■ SET PROBLEM
Extract the complete listing and repeat it word for word.

━━━

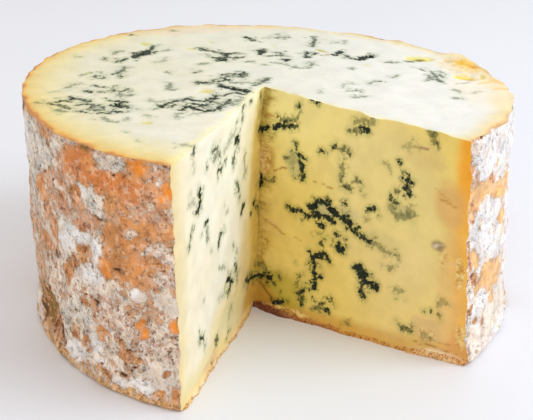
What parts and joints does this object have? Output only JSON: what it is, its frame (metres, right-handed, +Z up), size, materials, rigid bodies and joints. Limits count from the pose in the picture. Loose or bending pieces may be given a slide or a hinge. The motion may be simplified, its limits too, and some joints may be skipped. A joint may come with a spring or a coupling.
{
  "type": "blue cheese drum with a wedge cut out",
  "caption": "Low drum of blue-veined cheese with a mottled brown and white crust, cut flat across the top, with a wedge missing that bares the veined paste.",
  "frame": {"origin": "on the drum's axis, in the middle of the flat base", "axes": "+Z up along the drum's axis, -Y out through the middle of the gap where the wedge is missing"},
  "size_m": [0.2049, 0.1908, 0.0989],
  "materials": {
    "cheese": "food: ivory to yellow crumbly paste with dark green veins, and a matt mottled brown and white crust round the side and under the base"
  },
  "bodies": {
    "root": {"cheese": "cheese"}
  },
  "joints": []
}
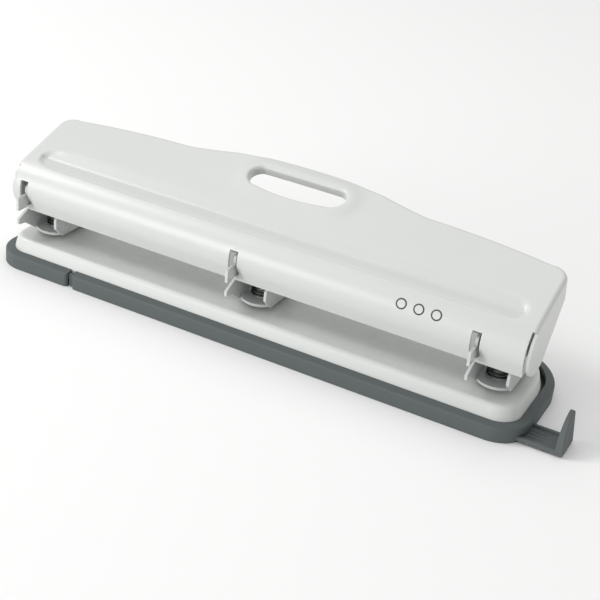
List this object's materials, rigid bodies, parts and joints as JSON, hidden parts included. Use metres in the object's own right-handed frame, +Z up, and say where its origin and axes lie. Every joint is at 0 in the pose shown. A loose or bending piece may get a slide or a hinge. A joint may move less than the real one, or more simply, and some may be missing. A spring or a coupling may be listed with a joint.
{
  "type": "three hole punch",
  "caption": "Desk paper punch: a long steel lever with a hand slot presses spring-returned pins through brackets on a base with a chip tray and sliding guide.",
  "frame": {"origin": "centre of the chip tray's footprint, on the table", "axes": "+X along the punch towards the paper guide, +Y from the paper mouth to the back, +Z up"},
  "size_m": [0.2702, 0.0676, 0.062],
  "materials": {
    "lever_paint": "satin light grey enamel",
    "base_paint": "satin light grey enamel",
    "bracket_paint": "satin light grey enamel",
    "bush_steel": "turned steel",
    "tray_plastic": "fine moulded grain, dark grey",
    "guide_plastic": "fine moulded grain, dark grey",
    "pin_steel": "ground",
    "rod_steel": "drawn bright bar",
    "die_steel": "hardened and ground",
    "rivet_steel": "headed",
    "clip_steel": "oiled black",
    "spring_steel": "blackened wire",
    "leaf_steel": "spring strip"
  },
  "bodies": {
    "base": {"base_plate": "base_paint", "bracket_rivets": "rivet_steel", "chip_tray": "tray_plastic", "guide_spring": "leaf_steel", "bracket_left": "bracket_paint", "bracket_middle": "bracket_paint", "bracket_right": "bracket_paint", "die_left": "die_steel", "die_middle": "die_steel", "die_right": "die_steel", "pin_spring_left": "spring_steel", "pin_spring_middle": "spring_steel", "pin_spring_right": "spring_steel"},
    "lever": {"handle": "lever_paint", "press_rod": "rod_steel", "rod_bush_left": "bush_steel", "rod_bush_right": "bush_steel"},
    "guide": {"paper_guide": "guide_plastic"},
    "door": {"tray_door": "tray_plastic"},
    "pin_left": {"punch_pin_left": "pin_steel", "spring_clip_left": "clip_steel"},
    "pin_middle": {"punch_pin_middle": "pin_steel", "spring_clip_middle": "clip_steel"},
    "pin_right": {"punch_pin_right": "pin_steel", "spring_clip_right": "clip_steel"}
  },
  "joints": [
    {"name": "lever_press", "type": "hinge", "parent": "base", "child": "lever", "pos_m": [0, -0.02345, 0.0269], "axis": [-1, 0, 0], "range_deg": [0, 32], "stiffness_Nm_per_rad": 0.56, "springref_deg": -28.65},
    {"name": "guide_slide", "type": "slide", "parent": "base", "child": "guide", "axis": [1, 0, 0], "range_m": [-0.0125, 0.034]},
    {"name": "door_fold", "type": "hinge", "parent": "base", "child": "door", "pos_m": [-0.0849, 0, 0.0007], "axis": [0, -1, 0], "range_deg": [0, 60]},
    {"name": "pin_left_slide", "type": "slide", "parent": "base", "child": "pin_left", "axis": [0, 0, -1], "range_m": [0, 0.0068], "deforming": ["pin_spring_left"]},
    {"name": "pin_middle_slide", "type": "slide", "parent": "base", "child": "pin_middle", "axis": [0, 0, -1], "range_m": [0, 0.0068], "deforming": ["pin_spring_middle"]},
    {"name": "pin_right_slide", "type": "slide", "parent": "base", "child": "pin_right", "axis": [0, 0, -1], "range_m": [0, 0.0068], "deforming": ["pin_spring_right"]}
  ],
  "couplings": [
    {"joint": "pin_left_slide", "follows": "lever_press", "m_per_rad": 0.012},
    {"joint": "pin_middle_slide", "follows": "lever_press", "m_per_rad": 0.012},
    {"joint": "pin_right_slide", "follows": "lever_press", "m_per_rad": 0.012}
  ]
}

━━━

■ EXERCISE RESPONSE
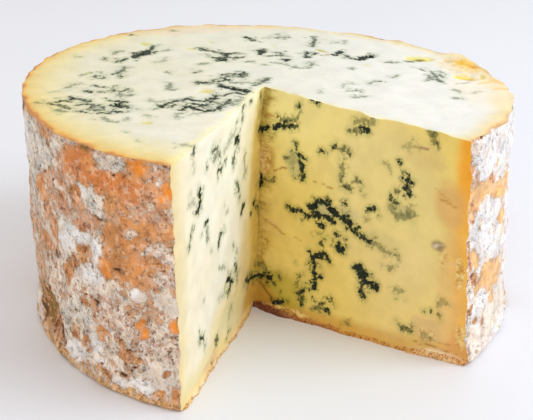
What parts and joints does this object have? Output only JSON: what it is, its frame (metres, right-handed, +Z up), size, materials, rigid bodies and joints. Limits count from the pose in the picture. Loose or bending pieces may be given a slide or a hinge. The motion may be simplified, its limits too, and some joints may be skipped. A joint may come with a spring or a coupling.
{
  "type": "blue cheese drum with a wedge cut out",
  "caption": "Low drum of blue-veined cheese with a mottled brown and white crust, cut flat across the top, with a wedge missing that bares the veined paste.",
  "frame": {"origin": "on the drum's axis, in the middle of the flat base", "axes": "+Z up along the drum's axis, -Y out through the middle of the gap where the wedge is missing"},
  "size_m": [0.2049, 0.1908, 0.0989],
  "materials": {
    "cheese": "food: ivory to yellow crumbly paste with dark green veins, and a matt mottled brown and white crust round the side and under the base"
  },
  "bodies": {
    "root": {"cheese": "cheese"}
  },
  "joints": []
}
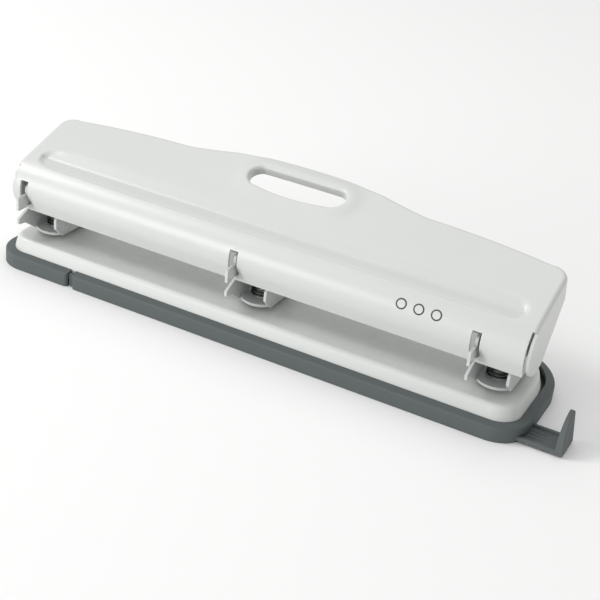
List this object's materials, rigid bodies, parts and joints as JSON, hidden parts included. Use metres in the object's own right-handed frame, +Z up, and say where its origin and axes lie. Every joint is at 0 in the pose shown. A loose or bending piece may get a slide or a hinge. A joint may move less than the real one, or more simply, and some may be missing. A spring or a coupling may be listed with a joint.
{
  "type": "three hole punch",
  "caption": "Desk paper punch: a long steel lever with a hand slot presses spring-returned pins through brackets on a base with a chip tray and sliding guide.",
  "frame": {"origin": "centre of the chip tray's footprint, on the table", "axes": "+X along the punch towards the paper guide, +Y from the paper mouth to the back, +Z up"},
  "size_m": [0.2702, 0.0676, 0.062],
  "materials": {
    "lever_paint": "satin light grey enamel",
    "base_paint": "satin light grey enamel",
    "bracket_paint": "satin light grey enamel",
    "bush_steel": "turned steel",
    "tray_plastic": "fine moulded grain, dark grey",
    "guide_plastic": "fine moulded grain, dark grey",
    "pin_steel": "ground",
    "rod_steel": "drawn bright bar",
    "die_steel": "hardened and ground",
    "rivet_steel": "headed",
    "clip_steel": "oiled black",
    "spring_steel": "blackened wire",
    "leaf_steel": "spring strip"
  },
  "bodies": {
    "base": {"base_plate": "base_paint", "bracket_rivets": "rivet_steel", "chip_tray": "tray_plastic", "guide_spring": "leaf_steel", "bracket_left": "bracket_paint", "bracket_middle": "bracket_paint", "bracket_right": "bracket_paint", "die_left": "die_steel", "die_middle": "die_steel", "die_right": "die_steel", "pin_spring_left": "spring_steel", "pin_spring_middle": "spring_steel", "pin_spring_right": "spring_steel"},
    "lever": {"handle": "lever_paint", "press_rod": "rod_steel", "rod_bush_left": "bush_steel", "rod_bush_right": "bush_steel"},
    "guide": {"paper_guide": "guide_plastic"},
    "door": {"tray_door": "tray_plastic"},
    "pin_left": {"punch_pin_left": "pin_steel", "spring_clip_left": "clip_steel"},
    "pin_middle": {"punch_pin_middle": "pin_steel", "spring_clip_middle": "clip_steel"},
    "pin_right": {"punch_pin_right": "pin_steel", "spring_clip_right": "clip_steel"}
  },
  "joints": [
    {"name": "lever_press", "type": "hinge", "parent": "base", "child": "lever", "pos_m": [0, -0.02345, 0.0269], "axis": [-1, 0, 0], "range_deg": [0, 32], "stiffness_Nm_per_rad": 0.56, "springref_deg": -28.65},
    {"name": "guide_slide", "type": "slide", "parent": "base", "child": "guide", "axis": [1, 0, 0], "range_m": [-0.0125, 0.034]},
    {"name": "door_fold", "type": "hinge", "parent": "base", "child": "door", "pos_m": [-0.0849, 0, 0.0007], "axis": [0, -1, 0], "range_deg": [0, 60]},
    {"name": "pin_left_slide", "type": "slide", "parent": "base", "child": "pin_left", "axis": [0, 0, -1], "range_m": [0, 0.0068], "deforming": ["pin_spring_left"]},
    {"name": "pin_middle_slide", "type": "slide", "parent": "base", "child": "pin_middle", "axis": [0, 0, -1], "range_m": [0, 0.0068], "deforming": ["pin_spring_middle"]},
    {"name": "pin_right_slide", "type": "slide", "parent": "base", "child": "pin_right", "axis": [0, 0, -1], "range_m": [0, 0.0068], "deforming": ["pin_spring_right"]}
  ],
  "couplings": [
    {"joint": "pin_left_slide", "follows": "lever_press", "m_per_rad": 0.012},
    {"joint": "pin_middle_slide", "follows": "lever_press", "m_per_rad": 0.012},
    {"joint": "pin_right_slide", "follows": "lever_press", "m_per_rad": 0.012}
  ]
}